The author also uses that prologue to alert the reader that his story will be a bittersweet one. Katey Kontent, who will narrate the novel, and her husband are at the opening of a photography exhibition at the Museum of Modern Art featuring portraits taken on the New York subway, candid camera style, by Walker Evans (several of which feature later in the book to introduce new chapters). Katey recognizes one of the subjects, the then twenty-eight-year-old Tinker Grey, a banker known to both her and her husband at the time, but here “ill shaven, in a threadbare coat”:
Twenty pounds underweight, he had almost lost the blush on his cheeks, and his face was visibly dirty. But his eyes were bright and alert and trained straight ahead with the slightest hint of a smile on his lips, as if it was he who was studying the photographer. As if it was he who was studying us. Staring across three decades, across a canyon of encounters, looking like a visitation. And looking every bit himself.

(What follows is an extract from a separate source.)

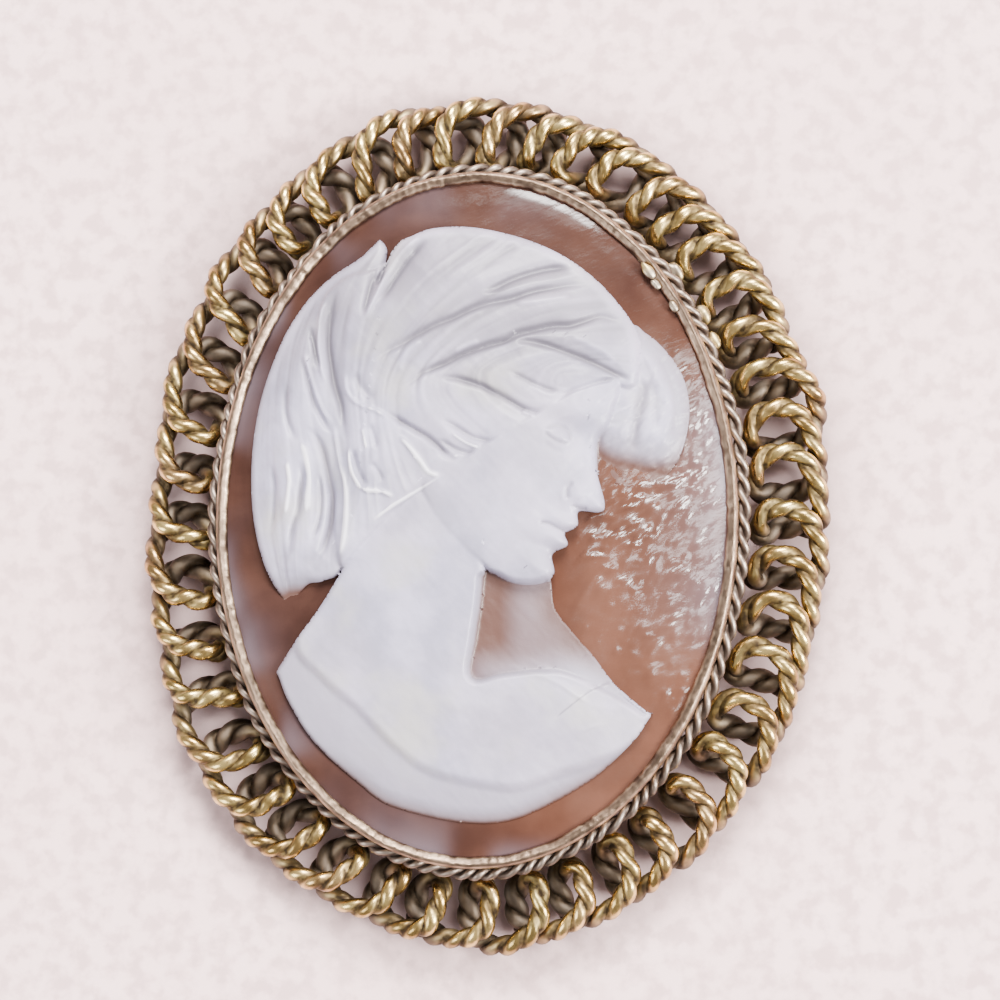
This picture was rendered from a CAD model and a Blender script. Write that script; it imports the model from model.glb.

The photo takes Katey back to the last day of 1937 and New Year’s Eve at The Hotspot, “a wishfully named nightclub in Greenwich Village that was four feet underground”. Katey was raised in Brooklyn so her “magnet” New York is Manhattan, just across the river — she’s works in the typing pool at a large law firm. Her roommate (and partner for the evening), Eve Ross, is more typical of the stylish young New Yorkers of the era (and today, for that matter):
Eve hailed from somewhere at the upper end of Indiana’s economic scale. Her father was driven to the office in a company car and she ate biscuits for breakfast cut in the pantry by a Negro named Sadie. She had gone to a two-year finishing school and had spent a summer in Switzerland pretending to study French. But if you walked into a bar and met her for the first time, you wouldn’t be able to tell if she was a corn-fed fortune hunter or a millionairess on a tear. All you could tell for sure was that she was a bona fide beauty. And that made the getting to know her so much less complicated.
Katey and Eve may share a room in a rundown boarding house, but that matters little — they are in New York with all its attractions and opportunities. One of which turns out to be banker Tinker Grey, who walks through the door of The Hotspot in his cashmere coat and, drawn by Eve’s flittering eyelashes, joins the two. No boarding house for Tinker — he has an apartment in The Beresford at 211 Central Park West (yes, that building too has its own Wikipedia page). What follows is a year in the ups and downs (more downs than ups, it has to be said) of three young thrill-seekers.
Through a combination of good fortune and good sense, Katey gets out of the typing pool and finds a job as a publishing assistant at a new lifestyle magazine soon to be launched by Condé Nast, a convenient device that brings New York fixtures like the Plaza, Ritz, Dakota and others into play. Her world starts to spin much, much faster.
If it is not already obvious, a suspenseful “plot” is not the star of Rules of Civility — well-executed as it is, the action is as predictable as the seasons that supply the timeline of the novel. The “star” is the way Towles captures New York. I’ll offer one more extended example:
On the Thursday after Wallace left, I wandered over to Fifth Avenue after work to see the windows at Bergdorf’s. A few days before, I’d noticed that they’d been curtained for the installation of the new displays.
Winter, Spring, Summer, Fall, I always looked forward to the unveiling of the new seasons at Bergdorf’s. Standing before the windows, you felt like a tsarina receiving one of those jeweled eggs in which an elaborate scene in miniature has been painstakingly assembled. With one eye closed you spy inside, losing all sense of time as you marvel at every transporting detail.
And transporting was the right word. For the Bergdorf’s windows weren’t advertising unsold inventory at 30% off. They were designed to change the lives of women up and down the avenue — offering envy to some, self-satisfaction to others, but a glimpse of possibility to all. And for the Fall season of 1938, my Fifth Avenue Fabergé did not disappoint.
The theme of the windows was fairy tales, drawing on the well-known works of the Brothers Grimm and Hans Christian Andersen; but in each set piece the “princess” had been replaced with the figure of a man, and the “prince” with one of us.
That excerpt is a teaser, not a spoiler — just to extend the tease a bit, you have to read the book to find which character gets the Schiaperelli and who gets the Chanel.
A final note: This hardly seems the kind of book that KfC would rate highly. Oprah’s Magazine and People loved it, it was an NYT bestseller and it’s a book club favorite (one entrepreneur actually offers New York tours based on it) — those normally are all serious warning signs, not recommendations, for this reader. All of that hype was offset for me by anokatony at Tony’s Book World who called Rules of Civility “a smart stylish elegant novel” and placed it second on his list of 2011 favorites. Tony’s nod carries a lot of meaning for me: he introduced me to Maile Meloy on a previous best-of-year list and she has become a favorite — he didn’t go wrong with this unlikely choice either. If you have any affection at all for reading about the stylish side of New York (and I acknowledge many people don’t), Towles legitimately joins Wharton and Capote as a worthwhile and highly entertaining source.